**WORK INSTRUCTIONS**
Both the line containing "holes = screw_hole_cutter(hole_stations(), cutters)" and the line containing "cad_parts[node].hide_render = cad_parts[node].hide_viewport" are to be reproduced exactly, along with every line between them, and nothing more.

**DATA EXCERPT**

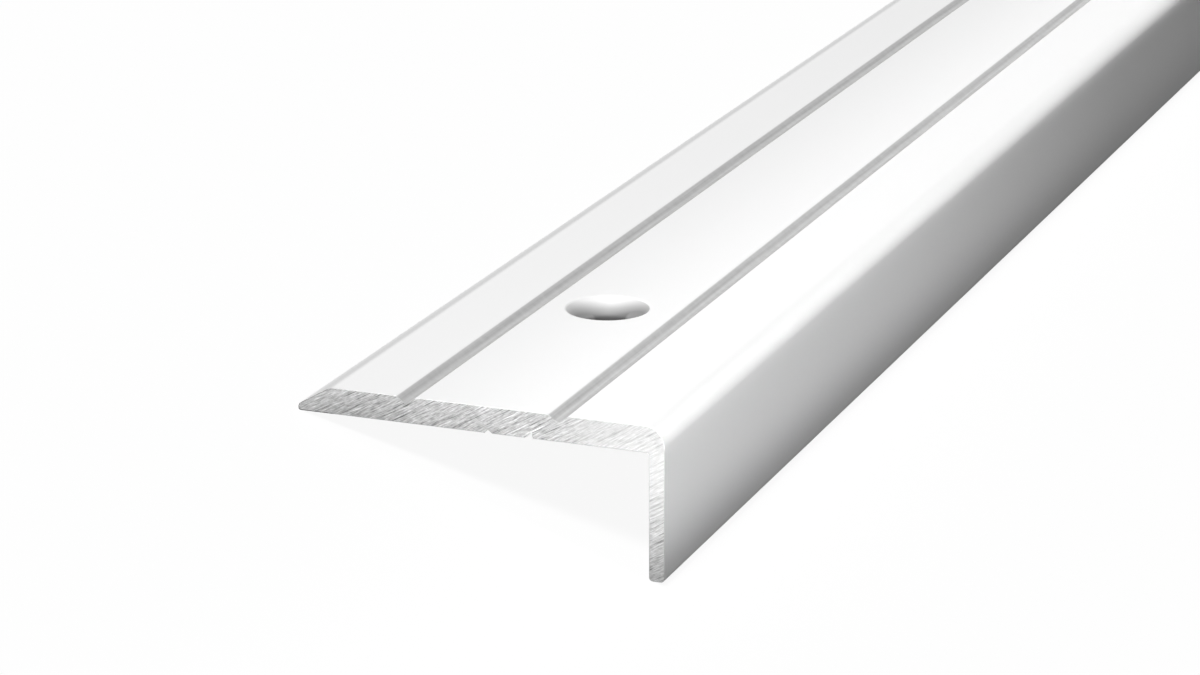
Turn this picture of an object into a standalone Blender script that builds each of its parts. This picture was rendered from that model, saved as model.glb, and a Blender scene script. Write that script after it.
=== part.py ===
"""Angle profile: a coated aluminium edge section for a stair or a step, sold by the length.

The section is drawn in its own frame: X runs across the tread from the thin rear edge (0) to the
front face, Z is up with 0 at the tread's surface, and the length runs along Y. The finished piece
is then turned about Y into the way it lies unheld on a level floor: on its rear edge and on the
foot of its front leg, with the walking surface up.
"""

import math

import bmesh
import bpy

# Stock length and overall section, metres
LENGTH = 1.000
WIDTH = 0.0245
HEIGHT = 0.010
TREAD_THICKNESS = 0.00172
LEG_THICKNESS = 0.00101

# Rear edge: a flat bevel that falls from the tread to a thin rounded nose
NOSE_HEIGHT = 0.00042
BEVEL_WIDTH = 0.00226
NOSE_RADIUS = 0.00032
NOSE_FOOT_RADIUS = 0.00015
BEVEL_TOP_RADIUS = 0.00100

# Front corner and the foot of the front leg
FRONT_RADIUS = 0.00130
INNER_RADIUS = 0.00010
FOOT_RADIUS = 0.00025

# Grooves in the tread that give the foot its grip
GROOVE_COUNT = 2
GROOVE_FIRST = 0.007395
GROOVE_SPACING = 0.01017
GROOVE_HALF_WIDTH = 0.000675
GROOVE_ANGLE = math.radians(38)
GROOVE_REAR_LIP_RADIUS = 0.00032
GROOVE_FRONT_LIP_RADIUS = 0.00008
GROOVE_BOTTOM_RADIUS = 0.00035

# Fine marking grooves on the underside, each from its rear edge to its front edge
MARK_REAR = 0.01266
MARK_WIDTH = 0.00050
MARK_DEPTH = 0.00021
MARK_LEAN = 0.5
SIDE_MARK_REAR = 0.01536
SIDE_MARK_WIDTH = 0.00053
SIDE_MARK_DEPTH = 0.00040
SIDE_MARK_LEAN = 0.75

# Countersunk screw holes along the middle of the tread
HOLE_ACROSS = 0.01220
HOLE_FROM_END = 0.022
HOLE_LARGEST_PITCH = 0.200
HOLE_DIAMETER = 0.0035
SINK_DIAMETER = 0.0057
SINK_ANGLE = math.radians(90)
HOLE_SEGMENTS = 40

# Drawing and cutting
ARC_STEP = math.radians(10)
SIDE_SHARE = 0.49
CUT_MARGIN = 0.001
WELD_DISTANCE = 0.000001
SHARP_ANGLE = math.radians(30)

# White coating
COAT_COLOUR = (0.88, 0.88, 0.88, 1.0)
COAT_ROUGHNESS = 0.42
COAT_METALLIC = 0.0


def clear_scene():
    for old in list(bpy.data.objects):
        bpy.data.objects.remove(old, do_unlink=True)


def new_collection(name):
    collection = bpy.data.collections.new(name)
    bpy.context.scene.collection.children.link(collection)
    return collection


def coat_material():
    material = bpy.data.materials.new("white_coat")
    material.use_nodes = True
    shader = material.node_tree.nodes["Principled BSDF"]
    shader.inputs["Base Color"].default_value = COAT_COLOUR
    shader.inputs["Roughness"].default_value = COAT_ROUGHNESS
    shader.inputs["Metallic"].default_value = COAT_METALLIC
    return material


def groove_corners(across):
    """A V groove with a soft rear lip, a round bottom and a crisp front lip."""
    depth = GROOVE_HALF_WIDTH * math.tan(GROOVE_ANGLE)
    return [
        (across - GROOVE_HALF_WIDTH, 0.0, GROOVE_REAR_LIP_RADIUS),
        (across, -depth, GROOVE_BOTTOM_RADIUS),
        (across + GROOVE_HALF_WIDTH, 0.0, GROOVE_FRONT_LIP_RADIUS),
    ]


def mark_corners(rear, width, depth, lean):
    """A fine V in the underside, listed from its front edge to its rear edge."""
    return [
        (rear + width, -TREAD_THICKNESS, 0.0),
        (rear + width * lean, depth - TREAD_THICKNESS, 0.0),
        (rear, -TREAD_THICKNESS, 0.0),
    ]


def section_corners():
    """Sharp corners of the section with the radius of each, from the nose over the tread."""
    corners = [
        (0.0, -TREAD_THICKNESS, NOSE_FOOT_RADIUS),
        (0.0, NOSE_HEIGHT - TREAD_THICKNESS, NOSE_RADIUS),
        (BEVEL_WIDTH, 0.0, BEVEL_TOP_RADIUS),
    ]
    for index in range(GROOVE_COUNT):
        corners += groove_corners(GROOVE_FIRST + index * GROOVE_SPACING)
    corners += [
        (WIDTH, 0.0, FRONT_RADIUS),
        (WIDTH, -HEIGHT, FOOT_RADIUS),
        (WIDTH - LEG_THICKNESS, -HEIGHT, FOOT_RADIUS),
        (WIDTH - LEG_THICKNESS, -TREAD_THICKNESS, INNER_RADIUS),
    ]
    corners += mark_corners(SIDE_MARK_REAR, SIDE_MARK_WIDTH, SIDE_MARK_DEPTH, SIDE_MARK_LEAN)
    corners += mark_corners(MARK_REAR, MARK_WIDTH, MARK_DEPTH, MARK_LEAN)
    return corners


def rounded_outline(corners):
    """Replace each corner by an arc that is tangent to both of its sides.

    An arc takes at most its share of a side, which leaves room for the next corner's arc.
    """
    outline = []
    for index, (x, z, radius) in enumerate(corners):
        before = corners[index - 1]
        after = corners[(index + 1) % len(corners)]
        back = (before[0] - x, before[1] - z)
        ahead = (after[0] - x, after[1] - z)
        back_length = math.hypot(*back)
        ahead_length = math.hypot(*ahead)
        back = (back[0] / back_length, back[1] / back_length)
        ahead = (ahead[0] / ahead_length, ahead[1] / ahead_length)
        between = math.acos(max(-1.0, min(1.0, back[0] * ahead[0] + back[1] * ahead[1])))
        turn = math.pi - between
        reach = min(radius * math.tan(turn / 2), back_length * SIDE_SHARE, ahead_length * SIDE_SHARE)
        if reach < WELD_DISTANCE:
            outline.append((x, z))
            continue
        radius = reach / math.tan(turn / 2)
        middle = (back[0] + ahead[0], back[1] + ahead[1])
        middle_length = math.hypot(*middle)
        to_centre = radius / math.sin(between / 2)
        centre_x = x + middle[0] / middle_length * to_centre
        centre_z = z + middle[1] / middle_length * to_centre
        start = math.atan2(z + back[1] * reach - centre_z, x + back[0] * reach - centre_x)
        side = 1.0 if back[0] * ahead[1] - back[1] * ahead[0] < 0 else -1.0
        steps = max(2, math.ceil(turn / ARC_STEP))
        for step in range(steps + 1):
            angle = start + side * turn * step / steps
            outline.append((centre_x + radius * math.cos(angle), centre_z + radius * math.sin(angle)))
    return outline


def resting_tilt(outline):
    """Angle about the length at which the nose and the foot of the leg touch a level floor.

    The lowest points of both are found at the last tilt, and a few passes settle them.
    """
    rear = [point for point in outline if point[0] < WIDTH / 2]
    foot = [point for point in outline if point[0] > WIDTH / 2]
    tilt = 0.0
    for _ in range(3):
        low_rear = min(rear, key=lambda point: point[1] * math.cos(tilt) + point[0] * math.sin(tilt))
        low_foot = min(foot, key=lambda point: point[1] * math.cos(tilt) + point[0] * math.sin(tilt))
        tilt = math.atan2(low_rear[1] - low_foot[1], low_foot[0] - low_rear[0])
    return tilt


def resting_place(outline, tilt):
    """Where the section's own origin goes, to centre the turned piece and set it on the floor."""
    across = [x * math.cos(tilt) - z * math.sin(tilt) for x, z in outline]
    up = [x * math.sin(tilt) + z * math.cos(tilt) for x, z in outline]
    return (-(min(across) + max(across)) / 2, 0.0, -min(up))


def extruded_section(name, outline, collection):
    """The flat outline as a filled 2D curve, extruded along Y, then made one welded mesh."""
    curve = bpy.data.curves.new(name + "_outline", "CURVE")
    curve.dimensions = "2D"
    curve.fill_mode = "BOTH"
    curve.extrude = LENGTH / 2
    spline = curve.splines.new("POLY")
    spline.points.add(len(outline) - 1)
    for point, (x, z) in zip(spline.points, outline):
        point.co = (x, z, 0.0, 1.0)
    spline.use_cyclic_u = True
    drawn = bpy.data.objects.new(name + "_outline", curve)
    drawn.rotation_euler = (math.pi / 2, 0.0, 0.0)
    collection.objects.link(drawn)
    bpy.context.view_layer.update()

    evaluated = drawn.evaluated_get(bpy.context.evaluated_depsgraph_get())
    mesh = bpy.data.meshes.new_from_object(evaluated)
    mesh.name = name
    mesh.transform(drawn.matrix_world)
    welder = bmesh.new()
    welder.from_mesh(mesh)
    bmesh.ops.remove_doubles(welder, verts=welder.verts, dist=WELD_DISTANCE)
    bmesh.ops.recalc_face_normals(welder, faces=welder.faces)
    welder.to_mesh(mesh)
    welder.free()
    bpy.data.objects.remove(drawn, do_unlink=True)

    piece = bpy.data.objects.new(name, mesh)
    collection.objects.link(piece)
    return piece


def hole_stations():
    """Holes at a fixed distance from both ends, evenly spaced and never further than the pitch."""
    run = LENGTH - 2 * HOLE_FROM_END
    gaps = max(1, math.ceil(run / HOLE_LARGEST_PITCH))
    return [run * (index / gaps - 0.5) for index in range(gaps + 1)]


def screw_hole_cutter(stations, collection):
    """A countersunk screw's hole as a turned cutter, repeated along the length.

    Its profile runs down the outer side: the cone from above the tread, then the straight hole.
    """
    slope = math.tan(SINK_ANGLE / 2)
    hole_radius = HOLE_DIAMETER / 2
    sink_radius = SINK_DIAMETER / 2
    top = CUT_MARGIN
    cone_end = -(sink_radius - hole_radius) / slope
    bottom = -TREAD_THICKNESS - CUT_MARGIN
    profile = [
        (0.0, top),
        (sink_radius + CUT_MARGIN * slope, top),
        (hole_radius, cone_end),
        (hole_radius, bottom),
        (0.0, bottom),
    ]
    mesh = bpy.data.meshes.new("screw_hole_cutter")
    points = [(radius, 0.0, height) for radius, height in profile]
    edges = [(index, index + 1) for index in range(len(points) - 1)]
    mesh.from_pydata(points, edges, [])
    cutter = bpy.data.objects.new("screw_hole_cutter", mesh)
    cutter.location = (HOLE_ACROSS, stations[0], 0.0)
    cutter.hide_render = True
    cutter.display_type = "WIRE"
    collection.objects.link(cutter)

    turn = cutter.modifiers.new("turn", "SCREW")
    turn.axis = "Z"
    turn.steps = HOLE_SEGMENTS
    turn.render_steps = HOLE_SEGMENTS
    turn.use_merge_vertices = True
    turn.merge_threshold = WELD_DISTANCE

    row = cutter.modifiers.new("row", "ARRAY")
    row.count = len(stations)
    row.use_relative_offset = False
    row.use_constant_offset = True
    row.constant_offset_displace = (0.0, stations[1] - stations[0], 0.0)
    return cutter


def cut(piece, cutter):
    boolean = piece.modifiers.new(cutter.name, "BOOLEAN")
    boolean.operation = "DIFFERENCE"
    boolean.solver = "EXACT"
    boolean.object = cutter


def build():
    clear_scene()
    parts = new_collection("angle_profile")
    cutters = new_collection("cutters")
    outline = rounded_outline(section_corners())

    profile = extruded_section("angle_profile", outline, parts)
    profile.data.materials.append(coat_material())
    profile.data.shade_smooth()
    profile.data.set_sharp_from_angle(angle=SHARP_ANGLE)

    holes = screw_hole_cutter(hole_stations(), cutters)
    holes.parent = profile
    cut(profile, holes)

    tilt = resting_tilt(outline)
    profile.rotation_euler = (0.0, -tilt, 0.0)
    profile.location = resting_place(outline, tilt)


build()
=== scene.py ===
import math

import bmesh
import bpy
import numpy as np
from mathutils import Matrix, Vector


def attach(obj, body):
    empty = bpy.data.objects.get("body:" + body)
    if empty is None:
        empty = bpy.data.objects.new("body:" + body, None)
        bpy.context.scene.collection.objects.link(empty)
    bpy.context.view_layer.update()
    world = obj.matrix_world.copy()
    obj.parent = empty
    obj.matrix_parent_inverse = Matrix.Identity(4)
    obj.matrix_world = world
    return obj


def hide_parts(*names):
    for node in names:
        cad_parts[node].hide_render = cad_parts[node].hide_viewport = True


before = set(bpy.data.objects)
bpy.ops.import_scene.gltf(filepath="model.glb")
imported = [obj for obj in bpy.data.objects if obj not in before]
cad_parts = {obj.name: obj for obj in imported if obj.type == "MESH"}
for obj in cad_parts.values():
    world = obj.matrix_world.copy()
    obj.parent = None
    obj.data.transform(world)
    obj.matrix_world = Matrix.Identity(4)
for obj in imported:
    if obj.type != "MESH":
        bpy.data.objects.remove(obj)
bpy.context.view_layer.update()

# Sizes of the part, in metres
MM = 0.001
LENGTH = 1.0
WIDTH, HEIGHT = 24.5 * MM, 10.0 * MM
TREAD_THICKNESS, LEG_THICKNESS = 1.72 * MM, 1.01 * MM

NOSE_HEIGHT, BEVEL_WIDTH = 0.42 * MM, 2.26 * MM
NOSE_RADIUS, NOSE_FOOT_RADIUS, BEVEL_TOP_RADIUS = 0.32 * MM, 0.15 * MM, 1.0 * MM
FRONT_RADIUS, INNER_RADIUS, FOOT_RADIUS = 1.3 * MM, 0.1 * MM, 0.25 * MM

GROOVES = [7.395 * MM, 17.565 * MM]
GROOVE_HALF_WIDTH, GROOVE_SLOPE = 0.675 * MM, math.radians(38)
GROOVE_DEPTH = GROOVE_HALF_WIDTH * math.tan(GROOVE_SLOPE)
GROOVE_REAR_LIP, GROOVE_BOTTOM, GROOVE_FRONT_LIP = 0.32 * MM, 0.35 * MM, 0.08 * MM

# Fine marks in the underside: rear edge, width, depth, and the tip's place as a share of the width
MARK = (12.66 * MM, 0.50 * MM, 0.21 * MM, 0.5)
SIDE_MARK = (15.36 * MM, 0.53 * MM, 0.40 * MM, 0.75)

HOLE_ACROSS = 12.2 * MM
HOLES = 6
HOLE_FROM_END = 22.0 * MM
HOLE_RADIUS, SINK_RADIUS = 1.75 * MM, 2.85 * MM
SINK_LIP_RADIUS, SINK_THROAT_RADIUS = 0.22 * MM, 0.35 * MM

COAT_THICKNESS = 0.04 * MM

# The way the length lies on the floor: turned about its length, then moved
REST_TURN = math.radians(19.353814747546494)
REST_PLACE = (-13.417543169630065 * MM, 0.0, 1.5815598138434594 * MM)

# How finely the shapes are drawn
ARC_STEPS = 14
HOLE_STEPS = 48
LIP_STEPS = 8
HOLE_ZONE = 5.0 * MM
CLEAR_OF_MARK = math.radians(2.5)
ARC_REACH = 0.49
TOUCH = 1e-9
WELD = 2e-7
SHARP_ANGLE = math.radians(32)


def mark_corners(rear, width, depth, lean):
    """A fine V in the underside, from its front edge over its tip to its rear edge."""
    under = -TREAD_THICKNESS
    tip = (rear + width * lean, under + depth, 0.0)
    return [(rear + width, under, 0.0), tip, (rear, under, 0.0)]


def hole_angles():
    """Half a turn of angles, with those at which the hole crosses the mark groove's corners.

    The mark's corners lie at x, so their angles are arccos((x - hole centre) / hole radius).
    """
    even = np.linspace(0.0, math.pi, HOLE_STEPS // 2 + 1)
    across = np.array([x for x, _, _ in mark_corners(*MARK)])
    at_mark = np.arccos((across - HOLE_ACROSS) / HOLE_RADIUS)
    clear = np.min(np.abs(even[:, None] - at_mark[None, :]), axis=1) > CLEAR_OF_MARK
    clear[[0, -1]] = True
    return np.sort(np.concatenate([even[clear], at_mark]))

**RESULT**
    holes = screw_hole_cutter(hole_stations(), cutters)
    holes.parent = profile
    cut(profile, holes)

    tilt = resting_tilt(outline)
    profile.rotation_euler = (0.0, -tilt, 0.0)
    profile.location = resting_place(outline, tilt)


build()
=== scene.py ===
import math

import bmesh
import bpy
import numpy as np
from mathutils import Matrix, Vector


def attach(obj, body):
    empty = bpy.data.objects.get("body:" + body)
    if empty is None:
        empty = bpy.data.objects.new("body:" + body, None)
        bpy.context.scene.collection.objects.link(empty)
    bpy.context.view_layer.update()
    world = obj.matrix_world.copy()
    obj.parent = empty
    obj.matrix_parent_inverse = Matrix.Identity(4)
    obj.matrix_world = world
    return obj


def hide_parts(*names):
    for node in names:
        cad_parts[node].hide_render = cad_parts[node].hide_viewport = True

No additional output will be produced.